LPEE est-il finalement auteur d’abus de position dominante? L’avis ne le dit qu’à demi-mot puisqu’il fait référence à l’article 7 de la loi 06-99 relative à la liberté des prix et à la concurrence. Cette pratique peut prendre la forme de «prix prédateurs» ou des «prix excessivement élevés».
. Les recommandations du Conseil
Dans son avis, la possibilité d’ouvrir juridiquement la voie à la sous-traitance ou louer des engins émerge en premier. Quoique les risques existent tels que l’entente sur les prix, l’échange d’information pour coordonner les prix, voire aussi les offres de complaisance… L’incident s’est déjà produit dans le secteur du livre scolaire… Le Conseil de la concurrence s’est montré frileux par rapport à son homologue français(1) (www.leconomiste.com)…

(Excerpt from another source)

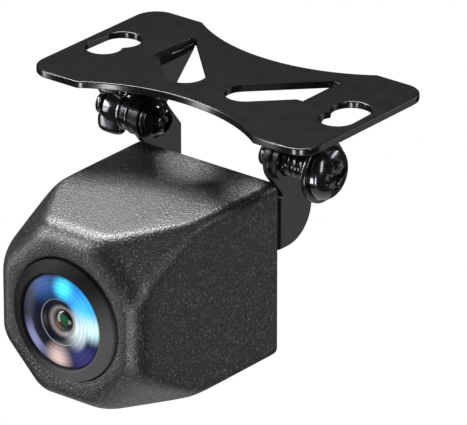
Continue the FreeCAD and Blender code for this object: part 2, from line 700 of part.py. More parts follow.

L’avis n°14/10 recommande par ailleurs la possibilité d’accorder une qualification à un groupe d’entreprises. Elle est inexistante dans l’actuel projet d’arrêté relatif au système de qualification et de classification. Pourtant, se constituer en consortium permettra aux entreprises d’accéder aux grands marchés publics passés par l’Etat. Le Conseil propose aussi d’échanger à moyen terme le système de qualification par le système d’accréditation. Il permet d’avoir un standard minimum de qualité chez les laboratoires d’études et d’analyse. Les cahiers des charges doivent être clairs, précis et objectifs et non discriminatoires. Ce qui permettra de garantir un meilleur accès au marché. Le cas des «références similaires» est donné pour exemple. Son imprécision laisse la porte ouverte aux abus. Les cahiers des charges doivent également imposer à l’entreprise adjudicataire de recourir à un appel à concurrence. Procédure qui débouchera sur le choix du laboratoire chargé du contrôle. La révision de conditions liées au chiffre d’affaires est également recommandée. Pour le conflit d’intérêts, le Conseil se limite à insister à ce que LPEE ne bénéficie pas d’un quelconque favoritisme.
Faiçal FAQUIHI
(1) Voir sa décision du 25 février 1997 relative aux pratiques anticoncurrentielles relevées lors de la passation des marchés d’aménagement des berges de la Seine. Elle s’est soldée par des amendes en milliers de francs français: 1,35 million pour Bouygues Offshores…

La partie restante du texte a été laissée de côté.